With an estimated Rs 50 lakh crore needed to meet India's infrastructure requirements till 2022, infrastructure financing is key to achieving the country's economic aspirations.
With the interim budget 2019-20 allocating around Rs 4.56 lakh crore, but, given the need to meet fiscal deficit targets, the need to attract financing from non-government sources becomes important.
Key issues which need to be addressed include:
♦ Reducing dependence on bank financing and increased participation of long-term financiers like pension, insurance, and sovereign wealth funds, thereby addressing issues of asset liability mismatches and increased risk of default.
♦ Mitigating high risk profile during the initial period of a typical infrastructure project due to delays & uncertainties in procuring land, obtaining regulatory approvals etc. which impact credit rating and deter private investment.
♦ Inadequate depth of the infrastructure/corporate bond market which, in turn, impacts the ability of infrastructure companies to raise resources, due to a variety of factors like regulations limiting investments from pension funds/insurance companies.
For strengthening initiatives like announcement of the Infrastructure Investment Trust guidelines by the SEBI in September 2015 and the Insolvency & Bankruptcy Code, 2016 and deepening the infrastructure finance market further, the final Budget 2019-20 may consider the following:
♦ Mandating the Department of Economic Affairs to develop a consolidated strategy for blended financing of infrastructure projects in different sectors of the economy in consultation with the respective Ministries/Departments, and aligning it with key SDG goals.
♦ Extending the definition of CSR expenditure to include participation by corporates in augmenting or developing infrastructure related to health, education, etc., including projects/initiatives leveraging technology. A single window mechanism for granting CSR status to the contribution/investment made by the corporate should also be set up.
♦ Exploring whether a sub-limit of, say, 5 per cent could be created for pension funds/insurance companies' investment in infrastructure instruments rated BBB, within the original cap of 15 per cent.
♦ Augmenting credit enhancement facilities available for infrastructure projects beyond the facility provided by IIFCL through suitable fiscal incentives to large global infrastructure financiers.
♦ Introducing regulatory and fiscal measures to incentivize setting up of sector-specific infrastructure financing platforms like NIIF-Roadis, which would help pooling projects of different sizes and different stages of maturity to improve overall risk profile and facilitate private sector investment.
Ease of Living
One of the key focus areas for the current government is increasing ease of living of citizens. To enable a clear identification of underlying issues, it is important to separately assess the two important constituents of the population - urban and rural.

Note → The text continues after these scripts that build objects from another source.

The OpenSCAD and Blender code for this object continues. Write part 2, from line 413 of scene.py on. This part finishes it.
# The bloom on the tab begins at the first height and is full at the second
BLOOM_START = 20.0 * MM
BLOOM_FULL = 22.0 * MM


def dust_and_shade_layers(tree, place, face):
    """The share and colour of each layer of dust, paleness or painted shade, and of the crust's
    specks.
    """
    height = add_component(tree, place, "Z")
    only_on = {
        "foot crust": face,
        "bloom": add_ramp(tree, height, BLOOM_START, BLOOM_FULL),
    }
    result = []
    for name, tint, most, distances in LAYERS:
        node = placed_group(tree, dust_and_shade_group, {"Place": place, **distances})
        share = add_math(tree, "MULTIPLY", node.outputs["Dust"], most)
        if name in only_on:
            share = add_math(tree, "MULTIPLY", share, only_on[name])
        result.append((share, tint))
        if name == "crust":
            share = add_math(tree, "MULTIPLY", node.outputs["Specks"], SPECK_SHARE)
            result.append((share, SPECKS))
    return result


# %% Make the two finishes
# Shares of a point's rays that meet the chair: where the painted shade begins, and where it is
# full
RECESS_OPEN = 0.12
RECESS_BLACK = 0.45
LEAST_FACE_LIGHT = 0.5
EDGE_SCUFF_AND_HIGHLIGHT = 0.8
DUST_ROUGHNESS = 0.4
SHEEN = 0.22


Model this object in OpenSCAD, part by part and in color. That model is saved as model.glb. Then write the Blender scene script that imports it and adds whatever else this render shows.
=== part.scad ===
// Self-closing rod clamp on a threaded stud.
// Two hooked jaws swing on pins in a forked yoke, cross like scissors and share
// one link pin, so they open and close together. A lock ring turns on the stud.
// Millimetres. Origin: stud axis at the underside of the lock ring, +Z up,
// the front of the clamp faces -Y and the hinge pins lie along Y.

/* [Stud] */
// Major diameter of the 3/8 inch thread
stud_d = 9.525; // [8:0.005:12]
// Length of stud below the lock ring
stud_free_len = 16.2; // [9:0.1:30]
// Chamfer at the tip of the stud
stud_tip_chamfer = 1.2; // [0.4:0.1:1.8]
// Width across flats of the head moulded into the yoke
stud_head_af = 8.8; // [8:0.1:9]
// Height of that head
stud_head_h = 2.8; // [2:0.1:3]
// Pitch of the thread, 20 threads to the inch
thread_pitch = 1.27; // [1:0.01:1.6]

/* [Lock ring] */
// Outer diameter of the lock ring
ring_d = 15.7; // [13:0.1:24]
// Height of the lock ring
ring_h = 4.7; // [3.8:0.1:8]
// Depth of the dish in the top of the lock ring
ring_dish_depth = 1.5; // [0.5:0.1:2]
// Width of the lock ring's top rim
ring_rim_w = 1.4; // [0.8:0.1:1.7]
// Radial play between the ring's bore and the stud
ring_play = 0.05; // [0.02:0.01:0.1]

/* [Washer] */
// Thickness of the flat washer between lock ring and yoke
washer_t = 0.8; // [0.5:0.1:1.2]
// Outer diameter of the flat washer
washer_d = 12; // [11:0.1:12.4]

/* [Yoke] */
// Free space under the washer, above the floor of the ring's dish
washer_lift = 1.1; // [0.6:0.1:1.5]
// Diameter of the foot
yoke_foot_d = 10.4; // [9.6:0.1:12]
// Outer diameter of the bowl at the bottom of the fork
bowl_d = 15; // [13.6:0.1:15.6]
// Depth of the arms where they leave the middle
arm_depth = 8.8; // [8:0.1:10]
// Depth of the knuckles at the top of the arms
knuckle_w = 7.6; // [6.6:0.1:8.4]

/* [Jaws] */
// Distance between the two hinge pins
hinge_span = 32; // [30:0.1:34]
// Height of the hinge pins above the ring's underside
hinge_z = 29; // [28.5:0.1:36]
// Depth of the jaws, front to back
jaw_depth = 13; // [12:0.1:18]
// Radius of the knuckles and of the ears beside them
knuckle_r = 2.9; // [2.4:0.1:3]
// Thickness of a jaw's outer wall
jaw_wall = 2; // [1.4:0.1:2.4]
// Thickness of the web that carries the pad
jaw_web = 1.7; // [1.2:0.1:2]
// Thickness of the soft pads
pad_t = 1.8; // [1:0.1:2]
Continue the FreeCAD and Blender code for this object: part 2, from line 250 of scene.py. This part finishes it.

However, there are a set of common enablers which are likely to significantly impact ease of living across both these categories. These include:
♦ Adequate physical connectivity in the form of road/railway network etc. both for external, and internal, connectivity of the city/village.
♦ Dwelling unit/housing which meets minimum standards on ownership or rental basis.
♦ Availability of basic amenities/facilities like electricity, water, sanitation, waste collection etc. at the household level.
♦ Minimum standards of healthcare and education.
♦ Access to livelihood opportunities for sustainable income generation.
♦ Citizen-friendly and responsive governance & administration, with physical touchpoints only, when absolutely necessary.
Let us now look at the specific ease of living prerogatives for urban and rural India.
Apart from the measures in the interim budget on key urban sector schemes like the Swachh Bharat Mission (Urban), the Prime Minister Awas Yojana, and the Smart Cities Mission, the following additional measures may be considered in the final budget:
♦ Separate budgetary support for fast-tracking adoption of city-level technology platforms and innovation eco-systems like the India Urban Data Exchange and National Urban Innovation Stack in other cities.
♦ Launching a National Urban Mobility Mission to comprehensively address all related issues ranging from transit-oriented planning to facilitating set up of multi-modal mobility platforms to meet public transit requirements in an environment-friendly manner. This can leverage the existing allocation of Rs 18,000 crore towards MRTS/Metro projects in the interim budget 2019-20.
♦ Extending the right set of fiscal concessions (like considering any investment in such initiatives as contribution towards CSR) to the private sector for involvement in leveraging existing platforms and eco-systems available with them for public good, backed by suitable regulatory safeguards.
♦ Setting an urban infrastructure financing agency both at the state and city level, wherever it does not exist. Government assets like land can then be vested in this entity, supplemented by escrow of quality cash flows receivable for urban services, to enable it to raise external resources on commercial terms. The initial seed capital for this agency can be provided in the budget.
♦ With the city-level SPV essentially being involved in discharging some functions of the city corporation/urban local body, requisite exemptions under the GST Act and other related provisions may be extended to it.
♦ For financial sustainability, a suitable regulatory framework for transparently determining the cost of providing water together with a tariff structure which enables cross subsidization towards maximizing cost recovery may be considered. This would also necessitate separating the roles of service provider and regulator, as in the electricity sector.
Some key considerations for the final Budget 2019-20 are:
♦ A specific scheme for providing piped water connections at the household level is an immediate priority. The outlay on any such scheme is likely to be in excess of Rs 30,000 crore annually
♦ Leveraging the existing private sector health and education sector facilities/eco-systems through technology-enabled initiatives like telemedicine and distance learning to leapfrog implementation, particularly for Health & Wellness Centres under Ayushman Bharat, village level primary schools, etc. These can be covered as CSR efforts.
♦ An immediate need for extending other technology-enabled initiatives like land record digitisation, etc., at the village, or the cluster, level for streamlining citizen services.
♦ Suitable mechanisms for ensuring convergence of all the schemes at the village or cluster level and single-point monitoring for effective implementation.